Après le projet de construction d’habitats lunaires imprimés en 3D (Olympus) présenté l’année dernière, la NASA se tourne vers une autre idée d’envergure. Dans le cadre du programme Artemis, l’agence spatiale ambitionne de s’appuyer sur une base fongique pour construire des habitats permanents sur la surface lunaire. Par le biais de la « mycotecture », la NASA souhaite ainsi redéfinir les frontières de la construction d’habitats spatiaux, aussi bien sur la Lune que sur Mars.
Jusqu’à présent, l’idée d’ériger des habitations sur le sol lunaire relevait de l’utopie. L’obstacle principal réside dans le coût prohibitif de l’envoi de matériaux de construction vers la Lune, atteignant près d’un million de dollars pour un demi-kilo de matériel. Cette contrainte financière a poussé la NASA à explorer des alternatives audacieuses. Walt Engelund, administrateur associé des programmes à la Direction des missions de technologie spatiale de la NASA, a souligné dans un communiqué : « Nous nous engageons à faire progresser les technologies pour transporter nos astronautes, héberger nos explorateurs et faciliter des recherches précieuses ».

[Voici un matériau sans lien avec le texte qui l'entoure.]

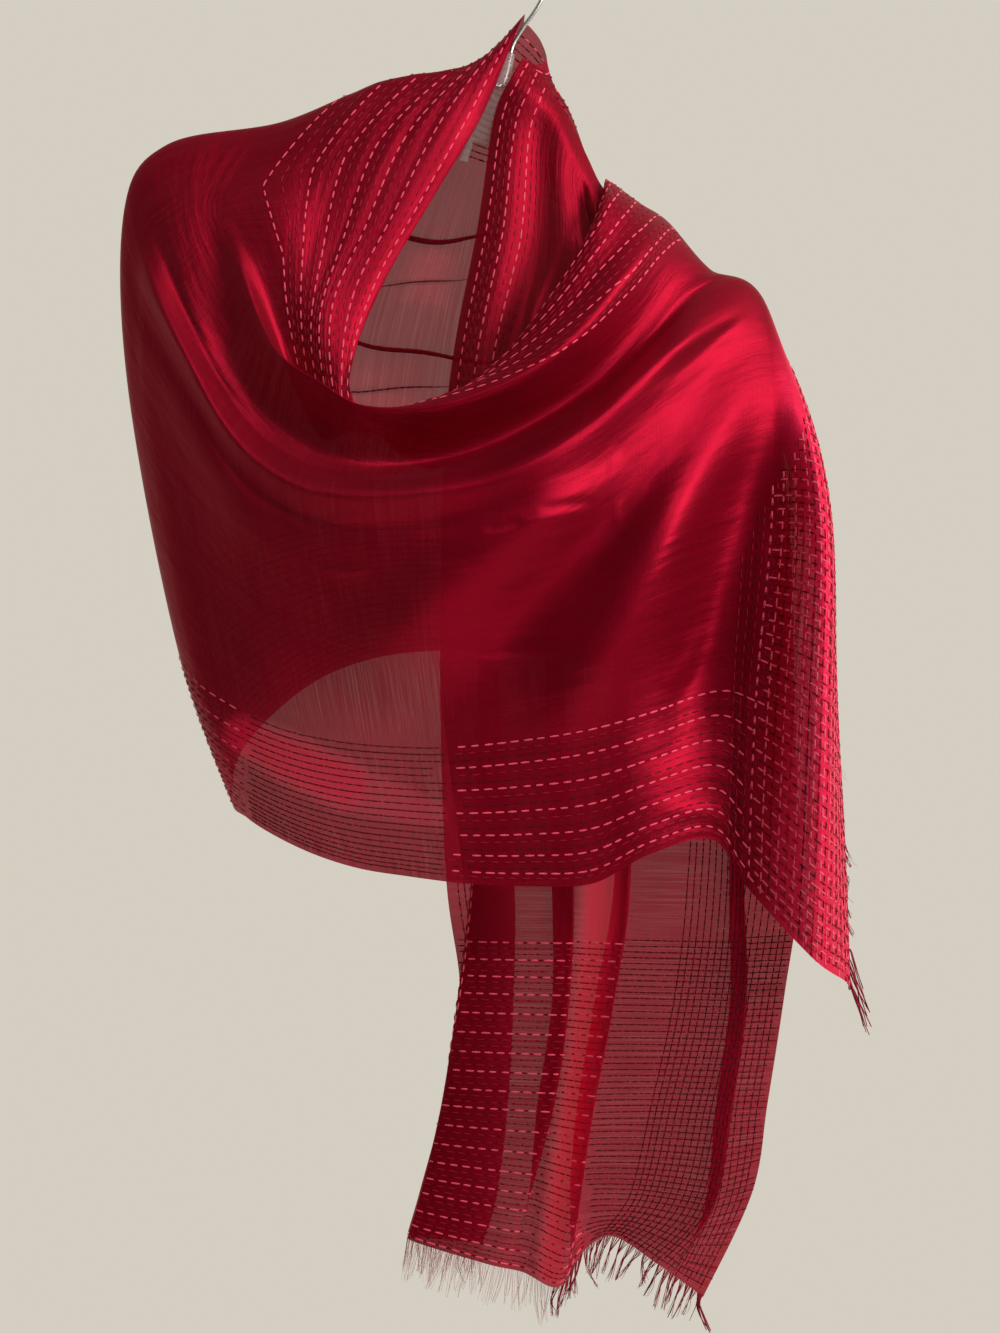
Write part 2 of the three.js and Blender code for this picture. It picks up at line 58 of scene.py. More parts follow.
# Sections across the first end, in millimetres, from its neck edge to its outer edge: neck, turn, fold,
# pleat, back of the pleat, ridge, back of the ridge, side, valley, back of the valley, outer.
FALL = {
    "right arm": [(3, -0.55, -67), (14, -0.55, -78), (26, -0.55, -94), (37, -0.55, -112),
        (49, -0.55, -138), (61, -0.55, -161), (82, -0.55, -179), (104, -0.55, -195),
        (130, -0.55, -222), (158, -0.55, -247), (180, -0.55, -290)],
    "over the arm": [(-5, -9, -82), (8, -12, -94), (21, -9, -107), (34, -10, -128), (47, -8, -153),
        (60, -10, -176), (80, -9, -192), (103, -10, -209), (131, -10, -237), (160, -10, -265),
        (183, -6, -312)],
    "under the arm": [(-18, -10, -112), (-2, -15, -122), (15, -10, -134), (30, -14, -150),
        (44, -11, -168), (58, -14, -190), (78, -11, -206), (103, -13, -224), (132, -13, -252),
        (162, -12, -284), (186, -8, -335)],
    "upper chest": [(-29, -18, -188), (-10, -24, -196), (12, -17, -204), (32, -22, -214),
        (50, -17, -226), (70, -21, -240), (90, -17, -254), (114, -20, -270), (142, -20, -292),
        (167, -17, -320), (190, -10, -375)],
    "behind the cowl": [(-51, -26, -320), (-28, -34, -322), (-6, -26, -326), (18, -30, -330),
        (42, -22, -334), (68, -29, -338), (92, -21, -344), (120, -27, -352), (148, -27, -364),
        (172, -20, -390), (194, -10, -440)],
    "over the back hem": [(-56, -13, -500), (-18, -11, -502), (-24, -27, -504), (28, -34, -506),
        (23, -20, -508), (72, -38, -510), (67, -20, -512), (112, -25, -514), (152, -30, -516),
        (158, -17, -522), (196, -8, -545)],
    "at the front hem": [(-52, -9, -650), (-4, -5, -650), (-33, -20, -650), (36, -32, -650),
        (24, -18, -650), (76, -38, -650), (68, -17, -650), (112, -24, -650), (156, -31, -650),
        (150, -16, -650), (200, -6, -650)],
    "below the front hem": [(-42, -9, -735), (-4, -5, -735), (-43, -19, -735), (32, -34, -735),
        (24, -20, -735), (65, -42, -735), (55, -17, -735), (106, -22, -735), (158, -29, -735),
        (150, -14, -735), (189, -5, -735)],
    "middle of the end": [(-54, -9, -810), (-8, -5, -812), (-55, -18, -812), (20, -34, -814),
        (13, -20, -814), (50, -44, -815), (42, -18, -814), (94, -20, -812), (148, -27, -812),
        (140, -13, -812), (177, -5, -812)],
    "above the fringe": [(-70, -9, -872), (-16, -5, -878), (-70, -19, -874), (-4, -31, -884),
        (8, -24, -886), (38, -46, -892), (38, -20, -878), (82, -18, -876), (134, -27, -882),
        (132, -14, -884), (166, -5, -876)],
    "first end": [(-79, -9, -903), (-26, -5, -912), (-79, -19, -905), (-24, -30, -920), (2, -26, -927),
        (27, -39, -934), (44, -24, -914), (66, -18, -904), (98, -26, -922), (112, -16, -934),
        (131, -6, -950)],
}


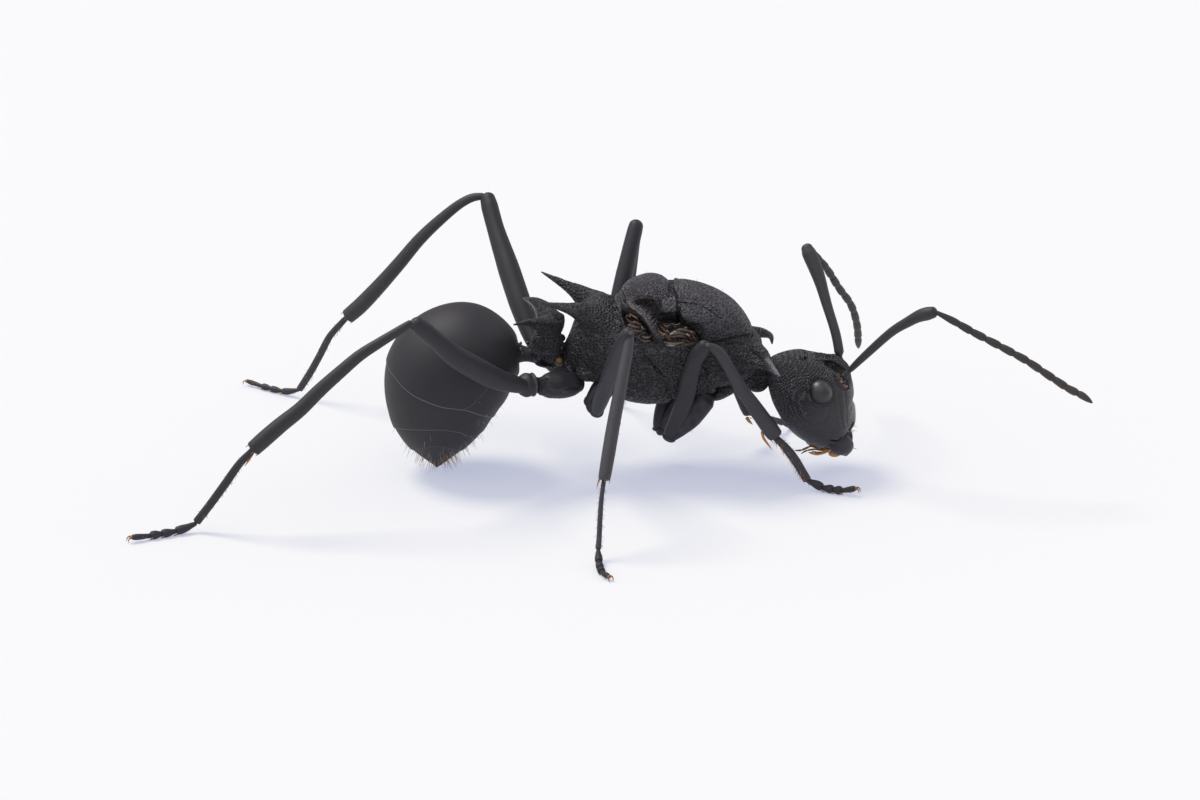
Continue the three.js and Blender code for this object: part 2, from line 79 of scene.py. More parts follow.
def pchip(xs, ys, x):
    """Smooth, never overshooting curve through a few numbers."""
    xs, ys, x = np.asarray(xs, float), np.asarray(ys, float), np.asarray(x, float)
    h = np.diff(xs)
    d = np.diff(ys) / h
    m = np.zeros_like(ys)
    if len(xs) > 2:
        w1, w2 = 2 * h[1:] + h[:-1], h[1:] + 2 * h[:-1]
        ok = d[:-1] * d[1:] > 0
        m[1:-1][ok] = (w1 + w2)[ok] / (w1[ok] / d[:-1][ok] + w2[ok] / d[1:][ok])
    m[0], m[-1] = d[0], d[-1]
    x = np.clip(x, xs[0], xs[-1])
    i = np.clip(np.searchsorted(xs, x) - 1, 0, len(h) - 1)
    t = (x - xs[i]) / h[i]
    return ((2 * t**3 - 3 * t**2 + 1) * ys[i] + (t**3 - 2 * t**2 + t) * h[i] * m[i]
            + (-2 * t**3 + 3 * t**2) * ys[i + 1] + (t**3 - t**2) * h[i] * m[i + 1])


def spline(ys, t):
    """Natural cubic spline through evenly spaced values, t in 0..1."""
    y = np.asarray(ys, float)
    n = len(y) - 1
    a = np.eye(n + 1)
    r = np.zeros((n + 1,) + y.shape[1:])
    for i in range(1, n):
        a[i, i - 1], a[i, i], a[i, i + 1] = 1, 4, 1
        r[i] = 6 * (y[i - 1] - 2 * y[i] + y[i + 1])
    k = np.linalg.solve(a, r)
    f = np.clip(t, 0, 1) * n
    i = np.clip(f.astype(int), 0, n - 1)
    u = (f - i)
    u = u.reshape(u.shape + (1,) * (y.ndim - 1))
    v = 1 - u
    return v * y[i] + u * y[i + 1] + ((v**3 - v) * k[i] + (u**3 - u) * k[i + 1]) / 6


def smooth(a, b, x):
    t = np.clip((x - a) / (b - a), 0, 1)
    return t * t * (3 - 2 * t)


def unit(v):
    v = np.asarray(v, float)
    return v / np.maximum(np.linalg.norm(v, axis=-1, keepdims=True), 1e-12)


def trace(path, n):
    """n points spaced evenly along a smooth curve through the given points."""
    p = np.asarray(path, float)
    if len(p) == 2:
        return p[0] + (p[1] - p[0]) * np.linspace(0, 1, n)[:, None]
    ext = np.vstack([2 * p[0] - p[1], p, 2 * p[-1] - p[-2]])
    out = []
    for i in range(len(p) - 1):
        a, b, c, d = ext[i:i + 4]
        t1 = np.linalg.norm(b - a) ** 0.5
        t2 = t1 + np.linalg.norm(c - b) ** 0.5
        t3 = t2 + np.linalg.norm(d - c) ** 0.5
        t = np.linspace(t1, t2, 24, endpoint=i == len(p) - 2)[:, None]
        a1 = (t1 - t) / t1 * a + t / t1 * b
        a2 = (t2 - t) / (t2 - t1) * b + (t - t1) / (t2 - t1) * c
        a3 = (t3 - t) / (t3 - t2) * c + (t - t2) / (t3 - t2) * d
        b1 = (t2 - t) / t2 * a1 + t / t2 * a2
        b2 = (t3 - t) / (t3 - t1) * a2 + (t - t1) / (t3 - t1) * a3
        out.append((t2 - t) / (t2 - t1) * b1 + (t - t1) / (t2 - t1) * b2)
    q = np.vstack(out)
    s = np.r_[0, np.cumsum(np.linalg.norm(np.diff(q, axis=0), axis=1))]
    u = np.linspace(0, s[-1], n)
    return np.stack([np.interp(u, s, q[:, k]) for k in range(3)], 1)


def frames(c, hint):
    t = unit(np.gradient(c, axis=0))
    u = np.zeros_like(c)
    a = np.asarray(hint, float)
    for i in range(len(c)):
        a = unit(a - t[i] * a.dot(t[i]))
        u[i] = a
    return t, u, np.cross(t, u)


# ------------------------------------------------------------------ mesh building

class Build:
    """Collects closed shapes, with a colour per point, for one piece."""

    def __init__(self):
        self.v, self.f, self.c, self.n = [], [], [], 0

    def add(self, v, f, colour):
        v = np.asarray(v, float)
        c = np.asarray(colour, float)
        self.v.append(v)
        self.f += (np.asarray(f) + self.n).tolist() if isinstance(f, np.ndarray) else [[i + self.n for i in q] for q in f]
        c = np.broadcast_to(c, (len(v), 3)) if c.ndim == 1 else c
        self.c.append(c if c.shape[1] == 4 else np.c_[c, np.ones(len(c))])
        self.n += len(v)

    def make(self, name, material, smooth_shade=True):
        v, c = np.vstack(self.v), np.vstack(self.c)
        me = bpy.data.meshes.new(name)
        me.from_pydata(row(v).tolist(), [], self.f)
        a = me.attributes.new("tint", "FLOAT_COLOR", "POINT")
        a.data.foreach_set("color", c.astype(np.float32).ravel())
        if smooth_shade:
            me.polygons.foreach_set("use_smooth", np.ones(len(me.polygons), bool))
        me.materials.append(material)
        me.update()
        o = bpy.data.objects.new(name, me)
        bpy.context.scene.collection.objects.link(o)
        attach(o, "root")
        return o


def grid_faces(m, n):
    """Quads of m closed rings of n points, each ring after the last."""
    i, j = np.meshgrid(np.arange(m - 1), np.arange(n), indexing="ij")
    a = i * n + j
    b = i * n + (j + 1) % n
    return np.stack([a, b, b + n, a + n], -1).reshape(-1, 4)


def rings_to_mesh(r, tip0, tip1):
    """Closed surface from rings (m, n, 3) and one end point on each side."""
    m, n, _ = r.shape
    v = np.vstack([r.reshape(-1, 3), tip0, tip1])
    f = grid_faces(m, n).tolist()
    a, b = m * n, m * n + 1
    for j in range(n):
        k = (j + 1) % n
        f.append([a, k, j])
        f.append([b, (m - 1) * n + j, (m - 1) * n + k])
    return v, f


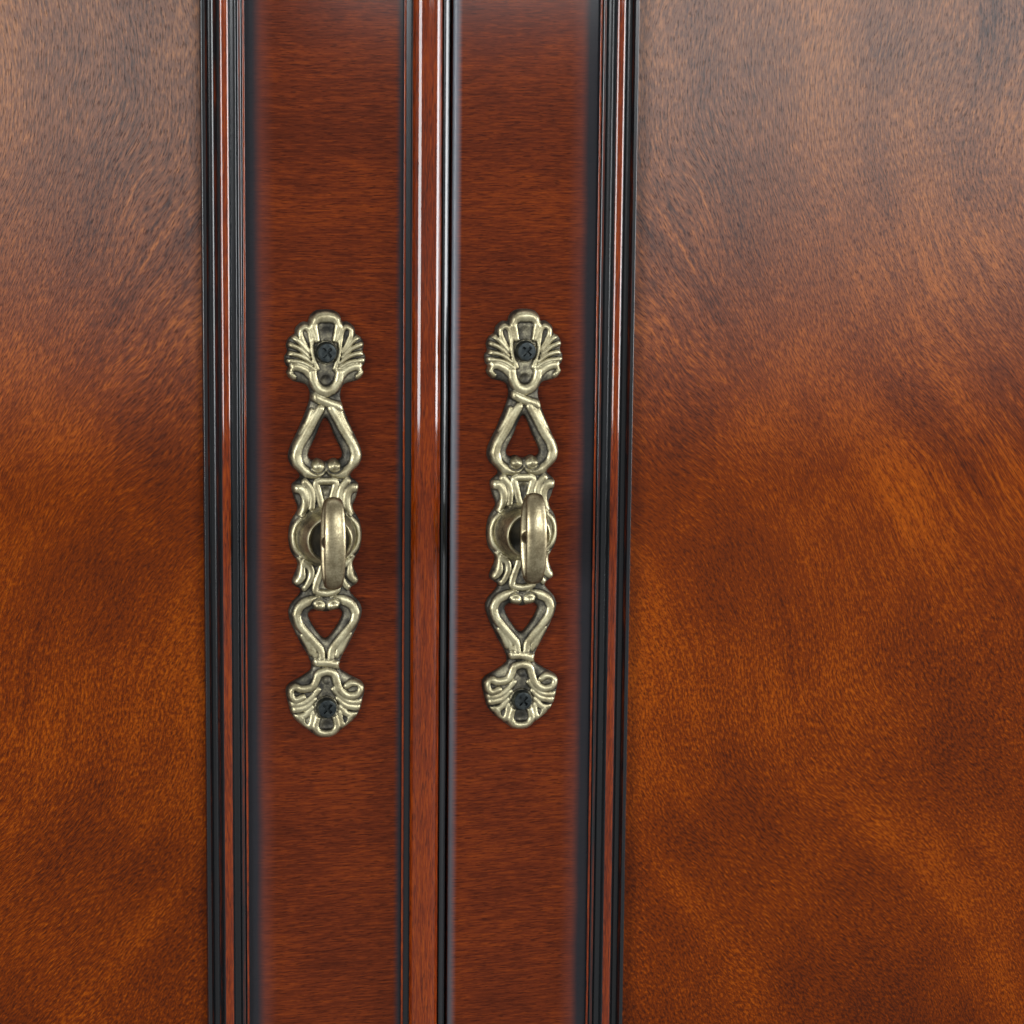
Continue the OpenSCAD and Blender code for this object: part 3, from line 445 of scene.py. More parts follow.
def antique_brass(name, relief=False, polish=0.0):
    """Aged brass; on a cast relief the crests are rubbed bright and the hollows are dark."""
    graph = Graph(name)
    place = graph.object_place()
    blotches = graph.noise(place, (160, 160, 160), 4, 0.6)
    pits = graph.noise(place, (1500, 1500, 1500), 3, 0.6)
    age = graph.plus(graph.times(blotches, 0.7), graph.times(pits, 0.3))
    tone = graph.ramp(age, [(0.36, colour(100, 89, 68)), (0.5, colour(134, 123, 96)),
                            (0.64, colour(172, 161, 130))])
    dullness = graph.rise(age, 0.66, 0.34)
    if relief:
        uneven = swing(graph, age, 1.3)
        rubbed = graph.rise(graph.plus(graph.attribute("wear"), uneven), 0.25, 0.82)
        hollow = graph.ramp(blotches, [(0.35, colour(56, 55, 51)), (0.65, colour(102, 97, 85))])
        crest = graph.ramp(age, [(0.38, colour(140, 130, 101)), (0.6, colour(186, 178, 145))])
        tone = graph.blend(rubbed, hollow, crest)
        dullness = graph.minus(1.0, rubbed)
    graph.paint(tone)
    roughness = graph.plus(graph.times(dullness, 0.14), 0.42 - polish)
    graph.feed(roughness, graph.shader.inputs["Roughness"])
    graph.bump(age, 0.00016)
    graph.set(Metallic=1.0)
    return graph.material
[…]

Parmi les solutions novatrices envisagées figure l’impression 3D. En 2022, l’agence a signé un contrat avec ICON pour la construction d’habitats imprimés en 3D sur la Lune, un projet ambitieux baptisé Olympus, qui devrait voir le jour d’ici 2040.
Plus récemment, le projet Mycotecture Off Planet, orchestré par Lynn Rothschild, scientifique au centre de recherche Ames de la NASA, s’inscrit également dans cette dynamique avant-gardiste. Un financement de 2 millions de dollars pour la phase III a été accordé par le NASA Innovative Advanced Concepts (NIAC) pour développer le concept de mycotecture. Cette subvention soutient les recherches de Rothschild et de son équipe pour les deux prochaines années.
Les champignons, piliers de l’architecture lunaire ?
Le concept d’habitats lunaires fongiques dans le cadre du projet Mycotecture Off Planet consiste à utiliser du mycélium de champignons pour ériger des structures légères et pérennes. « On ne peut pas utiliser de planches ou de briques », a confié à Al Jazeera Chris Maurer, fondateur du cabinet d’architecture Redhouse et partenaire de la NASA. Plutôt que d’expédier des matériaux lourds sur la Lune, les astronautes emporteraient des structures imprégnées de champignons en dormance.
Arrivés à destination, ces champignons seraient « réveillés » par simple aspersion d’eau. La NASA projette d’envoyer des moules extensibles dans lesquels ces champignons, une fois activés, se marieront avec le régolithe lunaire (composant le sol) et l’eau pour former une structure habitable, défiant les conditions lunaires extrêmes.
L’équipe de Rothschild a déjà franchi un pas décisif à l’aide d’un financement antérieur du NIAC. Les chercheurs ont élaboré des biocomposites à base de champignons et testé divers prototypes. Ils ont notamment montré que ces biocomposites fongiques, dont ceux à base de champignons noirs mélanisés, assurent une protection satisfaisante contre les radiations. Selon Maurer, les radiations représentent l’un des principaux obstacles aux missions habitées. Il a également précisé que la mycotecture peut bloquer 99 % des radiations avec seulement 8 cm d’épaisseur.
Outre la protection contre les radiations, les structures à base de champignons offrent d’autres avantages, tels que l’isolation thermique et la protection contre les micrométéorites. Sur le plan esthétique, la structure prendrait la forme d’un dôme à trois couches : la première (depuis l’extérieur) filtrerait les radiations tandis que la seconde, composée de cyanobactéries, assurerait la production d’oxygène. La couche intérieure quant à elle, faite de mycélium, constituerait l’espace de vie.
Ce nouveau financement permettra à l’équipe de passer à l’étape suivante, qui consiste à perfectionner les habitats fongiques et à entamer des essais d’ici 2028. Après la Lune, Mars se profile comme la prochaine cible de la NASA pour la potentielle construction de ces habitats avant-gardistes.